1996 – Mercedes-Benz Actros
At the end of September 1996 Mercedes-Benz presented a new heavy-duty truck at the IAA Commercial Vehicles that was to revolutionise the industry: the Actros was the first truck to be fitted with disk brakes and the electronic brake system (EBS). Together they made the Actros the safest vehicle in its class. Furthermore, innovative technology such as the “Telligent systems” improved efficiency considerably. Amongst other things maintenance intervals were extended by more than double, fuel consumption was reduced by three to seven percent depending on the type of operation and payload was increased by up to 400 kg. Safety and comfort were also significantly improved. Thanks to the Telligent braking system with disk brakes, for example, it was possible to shorten the braking distance of the Actros travelling at a speed of 85 km/h by the length of a tractor/trailer combination. The design engineers also paid great attention to detail: a new type of wing lining reliably reduced the spray when driving in rain.
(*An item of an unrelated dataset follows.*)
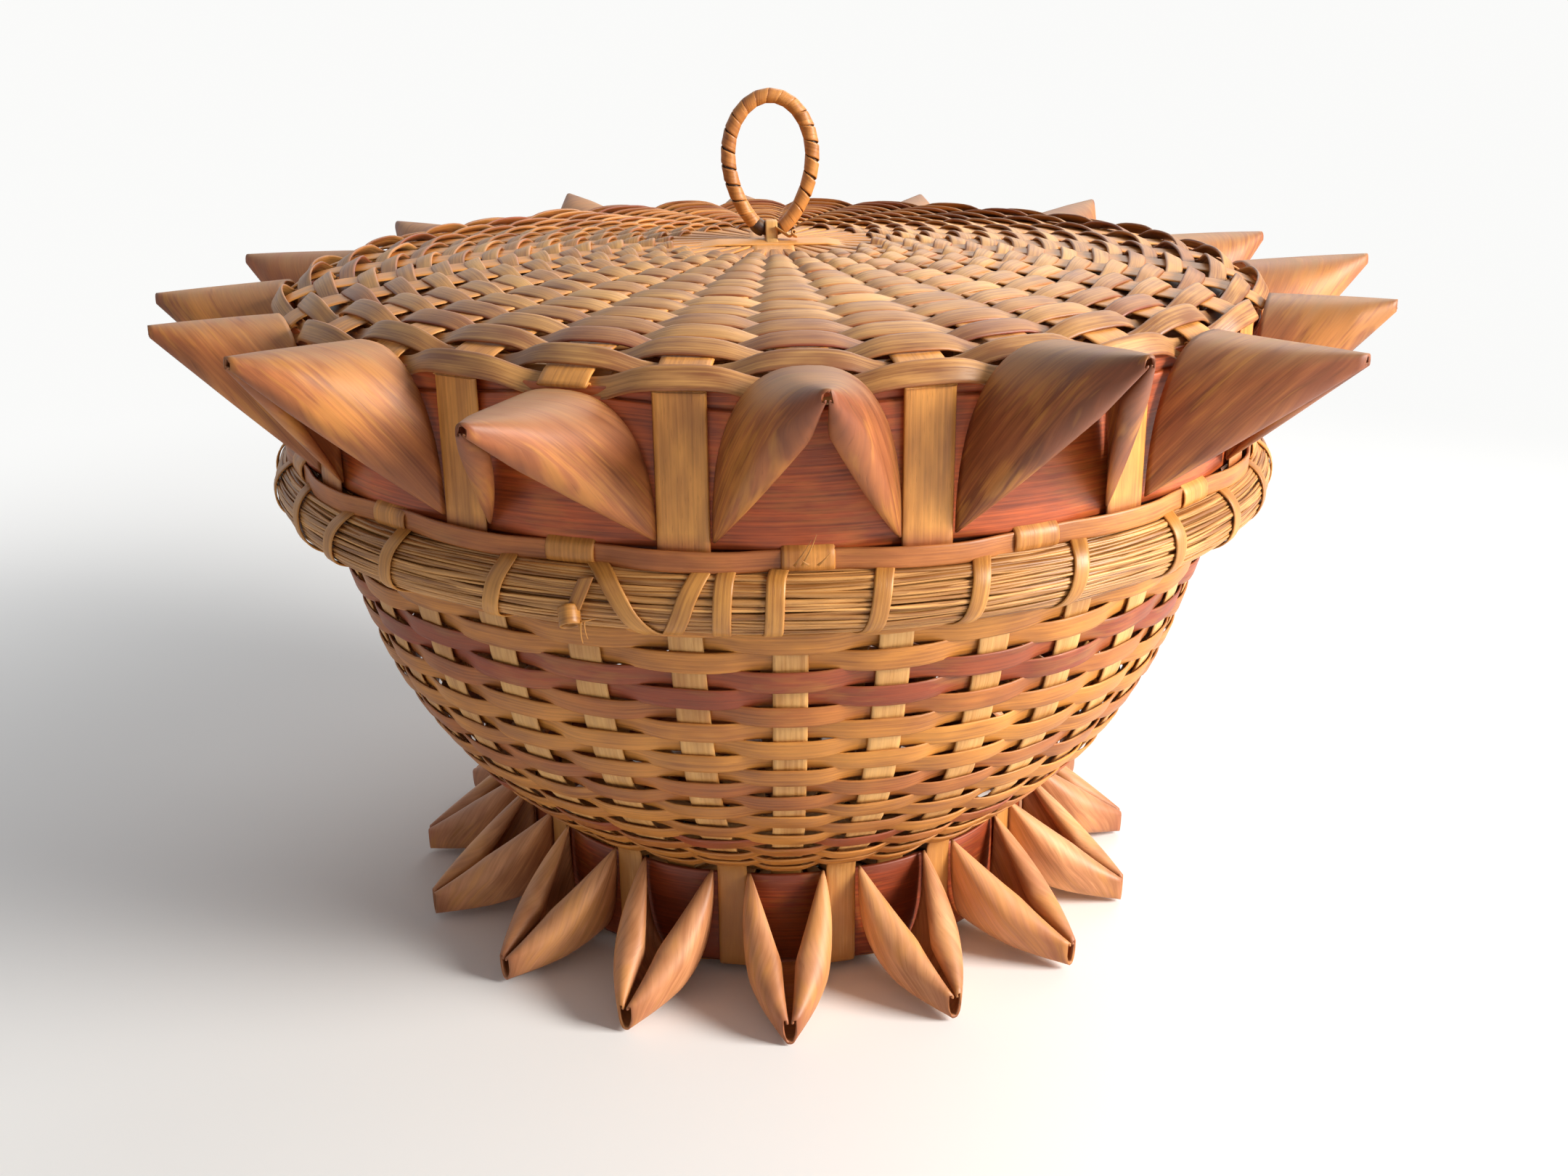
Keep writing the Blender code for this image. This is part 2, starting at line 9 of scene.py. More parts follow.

Environmental compatibility was also improved with newly developed, more efficient V-engines and by improvements to vehicle assembly for example: here energy input was reduced by almost 50 percent. New cabs provided their occupants with up to 47 % more space in the interior and were designed to meet the specific needs of the driver. The cabs were safer too – they had all passed the huge range of different crash tests both in simulation and real driving conditions. The airbags and seats with integrated seat belt tensioner were also new.
Every newly presented Actros was voted “Truck of the year” and even today the Actros remains a pioneer with regard to safety.